Instruction
Reproduce the top of the data verbatim, through and including the line that contains "return low.radius +".

[CAD and scene scripts]
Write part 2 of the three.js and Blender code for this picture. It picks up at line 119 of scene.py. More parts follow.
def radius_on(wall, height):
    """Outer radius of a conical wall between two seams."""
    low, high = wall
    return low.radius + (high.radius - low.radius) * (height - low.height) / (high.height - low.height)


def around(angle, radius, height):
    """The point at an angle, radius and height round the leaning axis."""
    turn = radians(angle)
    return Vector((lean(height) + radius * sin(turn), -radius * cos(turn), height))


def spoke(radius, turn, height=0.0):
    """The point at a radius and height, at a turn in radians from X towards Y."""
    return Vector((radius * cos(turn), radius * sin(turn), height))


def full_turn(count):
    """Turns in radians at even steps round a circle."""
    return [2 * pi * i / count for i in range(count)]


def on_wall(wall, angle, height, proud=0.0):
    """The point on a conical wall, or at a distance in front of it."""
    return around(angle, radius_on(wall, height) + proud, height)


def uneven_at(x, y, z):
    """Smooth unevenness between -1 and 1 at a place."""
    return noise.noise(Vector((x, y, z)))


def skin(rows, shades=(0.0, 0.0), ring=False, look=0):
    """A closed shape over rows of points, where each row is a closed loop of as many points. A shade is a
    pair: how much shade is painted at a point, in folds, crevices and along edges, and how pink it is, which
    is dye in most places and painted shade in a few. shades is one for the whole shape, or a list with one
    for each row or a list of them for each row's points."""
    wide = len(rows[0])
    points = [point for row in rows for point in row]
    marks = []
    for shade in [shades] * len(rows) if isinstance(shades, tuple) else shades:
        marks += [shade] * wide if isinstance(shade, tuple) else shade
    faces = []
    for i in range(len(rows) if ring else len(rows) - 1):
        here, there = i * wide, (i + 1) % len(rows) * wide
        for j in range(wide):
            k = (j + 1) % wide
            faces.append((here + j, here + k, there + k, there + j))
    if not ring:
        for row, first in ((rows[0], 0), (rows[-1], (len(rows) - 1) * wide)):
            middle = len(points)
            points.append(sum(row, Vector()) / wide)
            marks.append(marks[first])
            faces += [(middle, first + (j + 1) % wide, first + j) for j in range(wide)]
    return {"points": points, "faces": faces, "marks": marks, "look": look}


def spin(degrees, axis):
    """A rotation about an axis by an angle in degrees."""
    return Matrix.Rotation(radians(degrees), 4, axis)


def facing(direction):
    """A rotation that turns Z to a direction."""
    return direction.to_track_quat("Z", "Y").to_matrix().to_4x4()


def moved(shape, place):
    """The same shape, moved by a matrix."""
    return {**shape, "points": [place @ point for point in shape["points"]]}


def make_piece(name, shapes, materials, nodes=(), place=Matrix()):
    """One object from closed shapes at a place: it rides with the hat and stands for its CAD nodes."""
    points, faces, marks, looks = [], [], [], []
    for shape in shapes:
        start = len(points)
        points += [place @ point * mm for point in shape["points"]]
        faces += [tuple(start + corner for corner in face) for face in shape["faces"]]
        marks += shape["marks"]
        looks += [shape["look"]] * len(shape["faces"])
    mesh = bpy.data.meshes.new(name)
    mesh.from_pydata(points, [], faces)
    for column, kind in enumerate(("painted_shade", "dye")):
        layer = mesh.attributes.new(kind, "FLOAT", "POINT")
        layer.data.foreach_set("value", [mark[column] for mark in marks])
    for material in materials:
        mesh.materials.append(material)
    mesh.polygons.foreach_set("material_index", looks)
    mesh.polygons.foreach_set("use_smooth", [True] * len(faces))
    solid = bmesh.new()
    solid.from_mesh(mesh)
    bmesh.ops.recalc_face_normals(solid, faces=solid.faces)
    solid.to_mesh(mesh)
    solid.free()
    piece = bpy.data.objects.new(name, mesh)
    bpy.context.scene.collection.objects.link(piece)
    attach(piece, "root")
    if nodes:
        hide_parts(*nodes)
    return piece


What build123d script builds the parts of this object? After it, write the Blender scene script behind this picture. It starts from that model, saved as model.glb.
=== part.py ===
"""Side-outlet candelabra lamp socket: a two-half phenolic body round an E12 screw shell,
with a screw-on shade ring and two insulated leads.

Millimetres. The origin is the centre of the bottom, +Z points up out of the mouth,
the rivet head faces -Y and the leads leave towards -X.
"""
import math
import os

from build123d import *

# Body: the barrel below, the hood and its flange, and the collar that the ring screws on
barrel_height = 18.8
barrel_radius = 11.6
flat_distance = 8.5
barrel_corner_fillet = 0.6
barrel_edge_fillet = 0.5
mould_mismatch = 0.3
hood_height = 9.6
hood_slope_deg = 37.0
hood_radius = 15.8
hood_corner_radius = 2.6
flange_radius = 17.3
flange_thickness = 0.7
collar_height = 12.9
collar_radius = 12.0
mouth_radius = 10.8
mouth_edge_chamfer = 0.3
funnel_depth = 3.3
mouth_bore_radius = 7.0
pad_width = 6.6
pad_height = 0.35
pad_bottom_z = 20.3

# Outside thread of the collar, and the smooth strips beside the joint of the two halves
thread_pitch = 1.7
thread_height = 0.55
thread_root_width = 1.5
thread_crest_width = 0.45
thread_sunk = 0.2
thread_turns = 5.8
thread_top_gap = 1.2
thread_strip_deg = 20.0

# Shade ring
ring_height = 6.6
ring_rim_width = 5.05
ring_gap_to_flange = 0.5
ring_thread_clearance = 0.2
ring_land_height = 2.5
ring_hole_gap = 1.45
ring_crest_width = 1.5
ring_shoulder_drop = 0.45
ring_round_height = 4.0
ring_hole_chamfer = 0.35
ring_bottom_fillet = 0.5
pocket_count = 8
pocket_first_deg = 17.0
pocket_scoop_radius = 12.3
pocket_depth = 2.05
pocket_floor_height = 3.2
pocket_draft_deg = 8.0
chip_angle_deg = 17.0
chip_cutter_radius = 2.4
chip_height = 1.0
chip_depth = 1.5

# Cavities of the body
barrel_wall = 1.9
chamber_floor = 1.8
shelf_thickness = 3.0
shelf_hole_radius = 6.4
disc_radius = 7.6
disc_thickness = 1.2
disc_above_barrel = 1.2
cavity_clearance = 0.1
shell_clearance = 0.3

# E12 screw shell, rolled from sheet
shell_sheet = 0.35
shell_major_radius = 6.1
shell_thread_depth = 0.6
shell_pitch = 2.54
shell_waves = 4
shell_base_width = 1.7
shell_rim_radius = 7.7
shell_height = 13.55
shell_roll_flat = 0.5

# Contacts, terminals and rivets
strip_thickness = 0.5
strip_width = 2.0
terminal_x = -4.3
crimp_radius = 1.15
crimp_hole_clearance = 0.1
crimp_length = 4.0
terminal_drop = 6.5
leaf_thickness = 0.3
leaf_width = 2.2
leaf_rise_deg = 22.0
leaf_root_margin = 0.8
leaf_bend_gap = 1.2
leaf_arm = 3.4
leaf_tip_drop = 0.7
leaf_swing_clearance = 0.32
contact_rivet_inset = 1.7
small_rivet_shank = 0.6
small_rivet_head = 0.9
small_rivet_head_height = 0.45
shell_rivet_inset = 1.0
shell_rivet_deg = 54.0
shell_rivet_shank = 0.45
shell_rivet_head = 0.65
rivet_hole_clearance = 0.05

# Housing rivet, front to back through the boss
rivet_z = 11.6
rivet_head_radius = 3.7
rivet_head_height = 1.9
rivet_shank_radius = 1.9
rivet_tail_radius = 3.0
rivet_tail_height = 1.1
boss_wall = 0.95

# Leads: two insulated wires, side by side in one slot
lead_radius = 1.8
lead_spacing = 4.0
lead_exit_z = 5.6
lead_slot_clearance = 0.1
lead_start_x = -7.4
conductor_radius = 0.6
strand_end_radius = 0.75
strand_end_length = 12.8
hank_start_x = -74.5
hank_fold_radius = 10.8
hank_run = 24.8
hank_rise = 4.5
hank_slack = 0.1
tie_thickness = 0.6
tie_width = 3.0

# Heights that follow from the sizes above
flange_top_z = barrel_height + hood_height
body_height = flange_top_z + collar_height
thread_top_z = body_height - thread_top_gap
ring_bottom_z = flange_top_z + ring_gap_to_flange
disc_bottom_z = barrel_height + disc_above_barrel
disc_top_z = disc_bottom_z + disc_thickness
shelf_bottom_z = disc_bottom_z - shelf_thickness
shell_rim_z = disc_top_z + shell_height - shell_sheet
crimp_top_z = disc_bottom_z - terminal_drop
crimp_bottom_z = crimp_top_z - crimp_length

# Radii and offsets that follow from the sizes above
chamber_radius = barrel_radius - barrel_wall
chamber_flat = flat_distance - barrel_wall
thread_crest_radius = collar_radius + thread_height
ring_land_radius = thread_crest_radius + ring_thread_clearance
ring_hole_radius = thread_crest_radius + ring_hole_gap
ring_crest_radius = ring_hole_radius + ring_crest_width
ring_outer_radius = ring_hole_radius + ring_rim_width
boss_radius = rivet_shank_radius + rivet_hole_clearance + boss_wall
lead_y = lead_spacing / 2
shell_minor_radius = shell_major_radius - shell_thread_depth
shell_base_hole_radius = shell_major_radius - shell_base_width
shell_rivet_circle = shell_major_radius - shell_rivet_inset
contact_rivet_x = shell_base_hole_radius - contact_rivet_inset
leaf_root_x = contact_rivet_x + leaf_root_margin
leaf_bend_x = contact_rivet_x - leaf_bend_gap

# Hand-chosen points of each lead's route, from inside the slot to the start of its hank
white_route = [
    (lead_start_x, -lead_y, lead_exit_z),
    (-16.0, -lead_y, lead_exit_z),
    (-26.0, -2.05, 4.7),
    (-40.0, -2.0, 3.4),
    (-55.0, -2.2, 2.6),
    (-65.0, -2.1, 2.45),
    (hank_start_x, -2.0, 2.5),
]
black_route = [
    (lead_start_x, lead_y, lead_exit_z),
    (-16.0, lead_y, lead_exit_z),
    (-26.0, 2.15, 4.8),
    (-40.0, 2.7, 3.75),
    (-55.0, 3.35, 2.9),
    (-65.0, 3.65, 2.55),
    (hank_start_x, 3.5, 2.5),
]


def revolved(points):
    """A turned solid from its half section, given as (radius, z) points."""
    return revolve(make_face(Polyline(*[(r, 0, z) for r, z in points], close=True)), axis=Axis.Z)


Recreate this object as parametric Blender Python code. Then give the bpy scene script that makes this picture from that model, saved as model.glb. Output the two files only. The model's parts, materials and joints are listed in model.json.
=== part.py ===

Response to this task
Write part 2 of the three.js and Blender code for this picture. It picks up at line 119 of scene.py. More parts follow.
def radius_on(wall, height):
    """Outer radius of a conical wall between two seams."""
    low, high = wall
    return low.radius + (high.radius - low.radius) * (height - low.height) / (high.height - low.height)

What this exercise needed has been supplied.